I’d been eyeing the Qwen TTS blog post for a while. Alibaba had open-sourced a 1.7B parameter text-to-speech model that could clone voices from just a few seconds of audio. The kind of thing that used to require expensive studios and proprietary tech — now running locally on a laptop. I wanted to try it but hadn’t gotten around to it.
Then I saw this on the Forkiverse:
JW tagged Casey Newton and Kevin Roose — the Hardfork podcast hosts — asking if they’d record a voice memo saying happy birthday to their boss Christine. A sweet request, very “old internet” energy.
That was the nudge. What if you didn’t need to ask a podcast host to record a birthday message — what if you could just clone their voice and have the AI do it? And what if the whole thing could be done by just talking to Claude Code?
”Can you read this GitHub page?”
I opened a terminal, started Claude Code, and typed:
can you read this document: https://qwen.ai/blog?id=qwen3tts-0115
I would like to see if I can get this working by training on a voice in a sample file, and have it say happy birthday back to me.
The blog post was JavaScript-rendered, so Claude couldn’t read it. No problem — I gave it the GitHub repo instead:
here is the github page instead: https://github.com/QwenLM/Qwen3-TTS
Claude read through the README, understood the voice cloning flow, and came back with its first round of questions:
Want me to set this up as a working script? I’d need to know:
- Do you have a CUDA GPU available?
- Do you already have a voice sample file?
- Do you want to use conda or a regular venv?
This is one of the things I like about working with Claude Code. It doesn’t just barrel ahead — it figures out what it needs to know first.
I think we should go for regular venv, this is a macbook m4 pro with 24gb ram.
The Python version scare
Claude’s first instinct was to tell me Python 3.14 was too new and suggest downgrading to 3.12. I pushed back:
will installing that version of python in this way leave the default to still be 3.14? And are you sure it does not work with 3.14? I would rather not downgrade.

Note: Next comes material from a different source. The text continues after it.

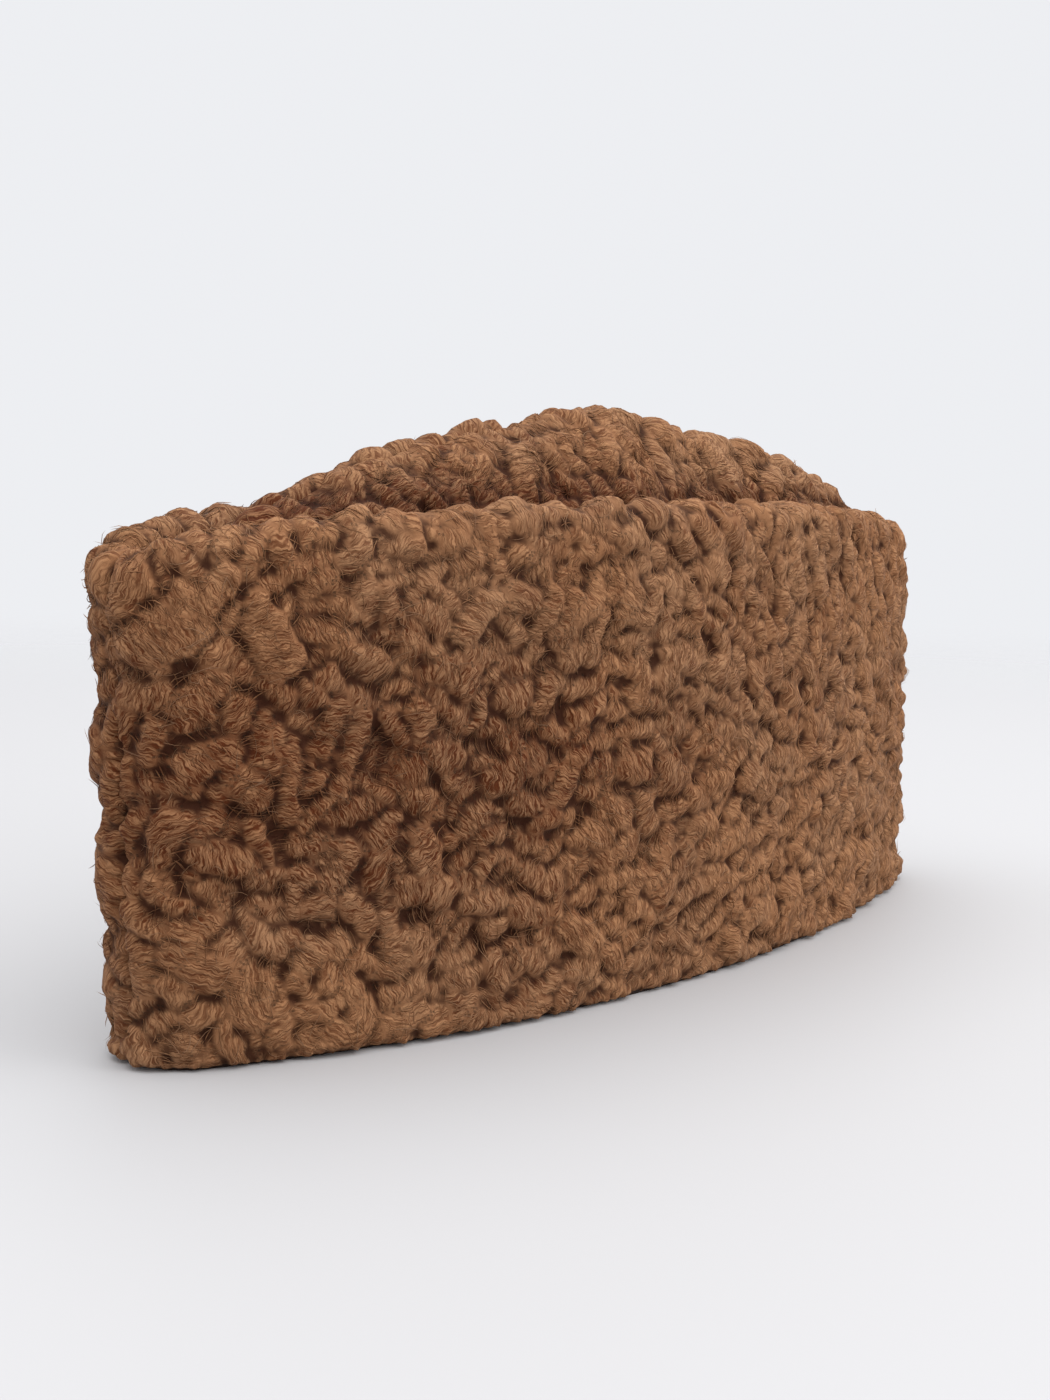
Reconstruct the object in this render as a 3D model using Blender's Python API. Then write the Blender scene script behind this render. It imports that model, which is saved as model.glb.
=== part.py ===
"""Karakul cap: two side walls of curled lamb pelt round a peaked crown of two pelt panels.

Metres, +Z up. X runs from the back seam to the front seam, Y from the right side to the left.
The cap stands on the lower edge of its walls, as it does on a table, open enough to stand.
Each pelt is one solid: smooth hide inside, with the fleece's curls raised on it in rows of locks.
"""

import math
import random

import bmesh
import bpy
from mathutils import Vector

# The cap: length and width over the curls, heights to the top lines of the rim and the ridge
LENGTH = 0.284  # at any one height
WIDTH = 0.082
WALL_HEIGHT_AT_SEAMS = 0.108
WALL_HEIGHT_AT_MIDDLE = 0.1145
SEAM_CORNER_DROP = 0.004  # how far the rim rounds off beside a seam
SEAM_CORNER_TIGHTNESS = 20  # a higher power keeps the rounding closer to the seam
END_LEAN = 0.0056  # how far a seam's top lies behind its foot
RIDGE_HEIGHT = 0.1335

# The pelt
PELT = 0.0085  # hide and matted fleece, below the curls
CURL_RISE = 0.0025  # curls standing out of the matted fleece
SEAM_GAP = 0.0003  # between pelts that are sewn edge to edge
SEAT_GAP = 0.0004  # between the crown's lower edge and the wall that carries it

# The plan: a long arc on each side, and a small arc round each seam
SEAM_RADIUS = 0.013
HALF_LENGTH = LENGTH / 2 - CURL_RISE
HALF_WIDTH = WIDTH / 2 - CURL_RISE
ARC_DROP = ((HALF_LENGTH - SEAM_RADIUS) ** 2 - (HALF_WIDTH - SEAM_RADIUS) ** 2) / (
    2 * (HALF_WIDTH - SEAM_RADIUS)
)
SIDE_RADIUS = HALF_WIDTH + ARC_DROP
JOIN_ANGLE = math.acos((HALF_LENGTH - SEAM_RADIUS) / (SIDE_RADIUS - SEAM_RADIUS))

# The crown: its ridge line arches along the cap, and its sides fall steeply to the furrows
RIDGE_END_HEIGHT = 0.0965
RIDGE_FRONT_RISE = 0.0042  # how much higher the ridge runs at its front end, and lower at its back end
RIDGE_HALF_LENGTH = 0.122
RIDGE_FULLNESS = 0.6  # 0.5 gives half an ellipse, 1 a parabola
RIDGE_ROUNDING = 0.009
CROWN_SLOPE = 1.75
CROWN_DEPTH = 0.013  # pelt thickness measured straight down through the slope
CROWN_END_HALF_WIDTH = 0.0022
FURROW_MARGIN = 0.006  # bare wall kept clear above the crown's lower edge

# Locks of fleece: long rolls that lie along the cap, with creases between
SEAM_CELLS = 3
SIDE_CELLS = 20
WALL_ROWS = 13
RIM_ROWS = 2
FURROW_ROWS = 1
HIDE_ROWS = 3
CROWN_CELLS = 23
CROWN_ROWS = 3
CROWN_END_CELLS = 5  # at each end, where the cells are too short to stray
LOCK_BORDER = 0.0024  # crease to the flat top of a lock
LOCK_BORDER_SHARE = 0.28  # and at most this share of a small lock's side
LOWEST_LOCK = 0.75  # of the full rise
LOCK_LEAN = 0.0022  # one row of creases leans forward by this and the next one back
LOCK_WANDER_ALONG = 0.0026  # how far a crease strays from its row's pattern
LOCK_WANDER_UP = 0.0015
LOCK_ROOM = 0.0042  # a lock of the crown that lay closer to the wall than this would touch it
SMALLEST_LOCK = 2.2e-5  # square metres: the cells inside the seams are too narrow for a lock

FLEECE, HIDE = 0, 1


def plan_point(distance, inset):
    """Point of the left side's plan, that far along it from the front seam and that far inside it."""
    seam_arc = SEAM_RADIUS * JOIN_ANGLE
    side_arc = SIDE_RADIUS * (math.pi - 2 * JOIN_ANGLE)
    if distance <= seam_arc:
        centre, radius, angle = (HALF_LENGTH - SEAM_RADIUS, 0.0), SEAM_RADIUS, distance / SEAM_RADIUS
    elif distance <= seam_arc + side_arc:
        centre, radius = (0.0, -ARC_DROP), SIDE_RADIUS
        angle = JOIN_ANGLE + (distance - seam_arc) / SIDE_RADIUS
    else:
        centre, radius = (SEAM_RADIUS - HALF_LENGTH, 0.0), SEAM_RADIUS
        angle = math.pi - (2 * seam_arc + side_arc - distance) / SEAM_RADIUS
    return (
        centre[0] + (radius - inset) * math.cos(angle),
        centre[1] + (radius - inset) * math.sin(angle),
    )


def wall_distances():
    """Distances along the plan of the wall's sections, closer together round the seams."""
    seam_arc = SEAM_RADIUS * JOIN_ANGLE
    side_arc = SIDE_RADIUS * (math.pi - 2 * JOIN_ANGLE)
    front = [seam_arc * i / SEAM_CELLS for i in range(SEAM_CELLS)]
    side = [seam_arc + side_arc * i / SIDE_CELLS for i in range(SIDE_CELLS)]
    back = [seam_arc + side_arc + seam_arc * i / SEAM_CELLS for i in range(SEAM_CELLS + 1)]
    return front + side + back


def wall_height(x):
    """Height of the wall's rim, which arches a little from seam to seam and rounds off beside them."""
    reach = abs(x) / HALF_LENGTH
    arch = (WALL_HEIGHT_AT_MIDDLE - WALL_HEIGHT_AT_SEAMS) * (1 - reach**2)
    return WALL_HEIGHT_AT_SEAMS + arch - SEAM_CORNER_DROP * reach**SEAM_CORNER_TIGHTNESS


def leant_back(x, height):
    """The x of a point once the cap's ends lean back, turning about the middle of their height."""
    return x - END_LEAN * (height / WALL_HEIGHT_AT_SEAMS - 0.5) * (x / HALF_LENGTH) ** 2


def inner_half_width(x):
    """Half the width between the two walls' inner faces, at that x."""
    reach = abs(x)
    join_x = HALF_LENGTH - SEAM_RADIUS + (SEAM_RADIUS - PELT) * math.cos(JOIN_ANGLE)
    if reach <= join_x:
        return math.sqrt((SIDE_RADIUS - PELT) ** 2 - reach**2) - ARC_DROP
    across = reach - (HALF_LENGTH - SEAM_RADIUS)
    return math.sqrt(max((SEAM_RADIUS - PELT) ** 2 - across**2, 0.0))


def crown_end_x():
    """The x where the crown has narrowed to its end, just short of the seam's inner face."""
    radius = SEAM_RADIUS - PELT
    return HALF_LENGTH - SEAM_RADIUS + math.sqrt(radius**2 - (CROWN_END_HALF_WIDTH + SEAT_GAP) ** 2)


def ridge_height(x):
    """Height of the crown's ridge: an arch standing on its end height, and tilted up to the front.
    The tilt dies away at the ends, where the crown is tucked between the walls."""
    share = max(1 - (x / RIDGE_HALF_LENGTH) ** 2, 0.0) ** RIDGE_FULLNESS
    tilt = RIDGE_FRONT_RISE * math.sin(math.pi * x / (2 * RIDGE_HALF_LENGTH)) * share**0.5
    return RIDGE_END_HEIGHT + (RIDGE_HEIGHT - RIDGE_END_HEIGHT) * share + tilt


def crown_surface(x, y):
    """Height of the crown's upper face: a hyperbola across the cap, round at the ridge and steep below."""
    fall = math.hypot(CROWN_SLOPE * y, RIDGE_ROUNDING) - RIDGE_ROUNDING
    return ridge_height(x) - fall


def furrow_height(x):
    """Height where the crown's lower edge meets the wall."""
    return crown_surface(x, inner_half_width(x) - SEAT_GAP)


def wall_section(x):
    """The wall's section at x, as (inset from the outer face, height), from its lower outer corner
    up the outside, over the rim, down the inside and back along the lower edge."""
    rim_radius = PELT / 2
    straight = wall_height(x) - rim_radius
    furrow = furrow_height(x) + FURROW_MARGIN
    points = [(0.0, straight * i / WALL_ROWS) for i in range(WALL_ROWS + 1)]
    for i in range(1, RIM_ROWS):
        turn = math.pi * i / RIM_ROWS
        points.append((rim_radius * (1 - math.cos(turn)), straight + rim_radius * math.sin(turn)))
    points += [(PELT, straight + (furrow - straight) * i / FURROW_ROWS) for i in range(FURROW_ROWS + 1)]
    points += [(PELT, furrow * (1 - i / HIDE_ROWS)) for i in range(1, HIDE_ROWS + 1)]
    return points


def crown_section(x):
    """The left panel's section at x, as (y, height), from the ridge down to the wall and back inside."""
    edge = max(inner_half_width(x) - SEAT_GAP, CROWN_END_HALF_WIDTH)
    across = [SEAM_GAP / 2 + (edge - SEAM_GAP / 2) * i / CROWN_ROWS for i in range(CROWN_ROWS + 1)]
    upper = [(y, crown_surface(x, y)) for y in across]
    lower = [(y, crown_surface(x, y) - CROWN_DEPTH) for y in reversed(across)]
    return upper + lower


def closed_loft(columns, rows, place, fleece_rows):
    """A closed tube of columns by rows cells, each corner at place(column, row), its ends capped.
    The first fleece_rows cells of each ring are fleece and the rest are hide."""
    mesh = bmesh.new()
    bmesh.ops.create_grid(mesh, x_segments=columns, y_segments=rows, size=1.0)
    for face in mesh.faces:
        middle = face.calc_center_median()
        row = int((middle.y + 1) / 2 * rows)
        face.material_index = FLEECE if row < fleece_rows else HIDE
    for vert in mesh.verts:
        column = round((vert.co.x + 1) / 2 * columns)
        row = round((vert.co.y + 1) / 2 * rows) % rows
        vert.co = place(column, row)
    bmesh.ops.remove_doubles(mesh, verts=mesh.verts, dist=1e-6)
    open_edges = [edge for edge in mesh.edges if edge.is_boundary]
    caps = bmesh.ops.holes_fill(mesh, edges=open_edges, sides=0)["faces"]
    for face in caps:
        face.material_index = HIDE
    bmesh.ops.recalc_face_normals(mesh, faces=mesh.faces)
    return mesh


def raise_locks(mesh, dice, kept_flat):
    """Raises each fleece cell into a lock: a smaller face standing off the cell, with creases between."""
    cells = [face for face in mesh.faces if face.material_index == FLEECE and not kept_flat(face)]
    for cell in cells:
        side = math.sqrt(cell.calc_area())
        bmesh.ops.inset_individual(
            mesh,
            faces=[cell],
            thickness=min(LOCK_BORDER, LOCK_BORDER_SHARE * side),
            depth=CURL_RISE * dice.uniform(LOWEST_LOCK, 1.0),
            use_even_offset=True,
        )


def make_material(name, colour, roughness):
    material = bpy.data.materials.new(name)
    material.use_nodes = True
    shader = material.node_tree.nodes["Principled BSDF"]
    shader.inputs["Base Color"].default_value = (*colour, 1.0)
    shader.inputs["Roughness"].default_value = roughness
    shader.inputs["Metallic"].default_value = 0.0
    return material


def make_object(name, mesh, materials, parent, collection):
    data = bpy.data.meshes.new(name)
    mesh.to_mesh(data)
    mesh.free()
    for material in materials:
        data.materials.append(material)
    obj = bpy.data.objects.new(name, data)
    obj.parent = parent
    collection.objects.link(obj)
    return obj


def side_wall(side, seed):
    """One side wall: a pelt lofted round its side of the plan from the front seam to the back seam.
    side is 1 on the left and -1 on the right."""
    dice = random.Random(seed)
    distances = wall_distances()
    columns = len(distances) - 1
    rows = len(wall_section(0.0))
    fleece_rows = WALL_ROWS + RIM_ROWS + FURROW_ROWS
    wander = {
        (column, row): (
            LOCK_LEAN * (-1) ** row + dice.uniform(-1, 1) * LOCK_WANDER_ALONG,
            dice.uniform(-1, 1) * LOCK_WANDER_UP,
        )
        for column in range(1, columns)
        for row in range(1, WALL_ROWS)
    }

    def place(column, row):
        along, up = wander.get((column, row), (0.0, 0.0))
        near_seam = min(column, columns - column) <= SEAM_CELLS
        distance = distances[column] + (0.0 if near_seam else along)
        outer_x, _ = plan_point(distance, 0.0)
        inset, height = wall_section(outer_x)[row]
        x, y = plan_point(distance, inset)
        return Vector((leant_back(x, height + up), side * (y + SEAM_GAP / 2), height + up))

    mesh = closed_loft(columns, rows, place, fleece_rows)
    raise_locks(mesh, dice, kept_flat=lambda face: face.calc_area() < SMALLEST_LOCK)
    return mesh


def crown_panel(side, seed):
    """One crown panel: a pelt lofted along the cap from the ridge seam down to the wall's inner face."""
    dice = random.Random(seed)
    end = crown_end_x()
    rows = len(crown_section(0.0))

    wander = {
        (column, row): LOCK_LEAN * (-1) ** row + dice.uniform(-1, 1) * LOCK_WANDER_ALONG
        for column in range(CROWN_END_CELLS, CROWN_CELLS - CROWN_END_CELLS + 1)
        for row in range(1, CROWN_ROWS)
    }

    def place(column, row):
        x = -end * math.cos(math.pi * column / CROWN_CELLS) + wander.get((column, row), 0.0)
        y, height = crown_section(x)[row]
        return Vector((leant_back(x, height), side * y, height))

    mesh = closed_loft(CROWN_CELLS, rows, place, CROWN_ROWS)

    def beside_wall(face):
        middle = face.calc_center_median()
        half_width = inner_half_width(middle.x)
        room = half_width - abs(middle.y)
        return room < max(half_width / CROWN_ROWS, LOCK_ROOM)

    raise_locks(mesh, dice, kept_flat=beside_wall)
    return mesh


def build():
    for old in list(bpy.data.objects):
        bpy.data.objects.remove(old)
    collection = bpy.data.collections.new("karakul_cap")
    bpy.context.scene.collection.children.link(collection)
    cap = bpy.data.objects.new("cap", None)
    collection.objects.link(cap)
    hide = make_material("suede_side_of_the_pelt", (0.32, 0.22, 0.14), 0.9)
    for name, side in (("left", 1), ("right", -1)):
        wall_fleece = make_material(f"wall_fleece_{name}", (0.19, 0.095, 0.045), 0.8)
        crown_fleece = make_material(f"crown_fleece_{name}", (0.17, 0.085, 0.042), 0.8)
        wall = side_wall(side, seed=11 + side)
        make_object(f"side_wall_{name}", wall, [wall_fleece, hide], cap, collection)
        crown = crown_panel(side, seed=21 + side)
        make_object(f"crown_{name}", crown, [crown_fleece, hide], cap, collection)


build()
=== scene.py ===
"""Karakul cap of brown curled lamb, standing by itself on a pale studio floor.

The cap is built up in the order it is sewn: two wall pelts, then two crown pelts. Each pelt is
hide with matted underfur, a fleece of curls that close over each other, and the hairs over them.
Metres, +Z up, +X towards the front seam, +Y towards the left wall.
"""

import math
from functools import partial

import bpy
import numpy as np
from mathutils import Matrix, Vector


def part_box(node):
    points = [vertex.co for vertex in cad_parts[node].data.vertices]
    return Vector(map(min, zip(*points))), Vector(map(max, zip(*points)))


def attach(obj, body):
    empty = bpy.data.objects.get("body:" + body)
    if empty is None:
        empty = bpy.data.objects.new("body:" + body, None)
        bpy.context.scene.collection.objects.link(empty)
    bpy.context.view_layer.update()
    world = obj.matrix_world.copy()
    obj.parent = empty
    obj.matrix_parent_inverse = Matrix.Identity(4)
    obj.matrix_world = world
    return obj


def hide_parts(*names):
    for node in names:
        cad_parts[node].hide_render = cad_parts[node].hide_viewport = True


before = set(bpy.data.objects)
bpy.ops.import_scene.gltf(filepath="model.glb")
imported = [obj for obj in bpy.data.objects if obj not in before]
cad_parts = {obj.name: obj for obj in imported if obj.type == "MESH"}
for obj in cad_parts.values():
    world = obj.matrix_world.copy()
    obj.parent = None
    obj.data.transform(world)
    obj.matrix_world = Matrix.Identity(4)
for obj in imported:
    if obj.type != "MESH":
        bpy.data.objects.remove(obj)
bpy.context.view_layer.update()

# Studio. A pale table that fades into an even pale surround, a broad softbox overhead and a
# weaker one at the camera's right. The camera stands at the photograph's angle to the cap.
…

Claude went and actually checked the pyproject.toml in the repo. The requirement was >=3.9. My 3.14 was fine. No downgrade needed. This is a good reminder: push back when something doesn’t sound right. Claude will go verify.
”Place a voice sample and write the transcript”
After creating the venv and installing dependencies, Claude wrote the initial clone_voice.py script. Then it told me what I needed to do:
- Place a voice sample — put a wav file (~3+ seconds of someone speaking) in the project directory named
voice_sample.wav- Edit the script — open
clone_voice.pyand updateref_textwith the transcript of what’s said in your voice sample- Run it
This is the part people sometimes miss about working with AI coding assistants. It’s not one-directional. Claude handles the engineering, but the human provides the creative input and raw materials. I needed to go find a clip of Casey Newton speaking, save it as a WAV, and transcribe what he said. No AI shortcut for that — I know what voice I want, and I know what it’s saying.
I asked about the audio requirements:
tell me more about the requirement for the wave, what is the format, and how long should it be?
Claude dug into the library source code and came back with the specs: ~5-10 seconds, clear speech, any common format. I grabbed a short clip of Casey talking and dropped it in.
First run: almost
I ran the script and pasted the output back:
okay, I ran it and got this:
/bin/sh: sox: command not foundCan we try and install the flash attention? maybe that will speed things up.
Two issues at once. Claude installed SoX via brew, then explained that flash attention is CUDA-only — the warning was harmless on my M4. On the next run, it worked:
That’s the moment. From “can you read this GitHub page” to a working voice clone in maybe 20 minutes of actual prompting.
Happy birthday, Christine. From AI-Casey.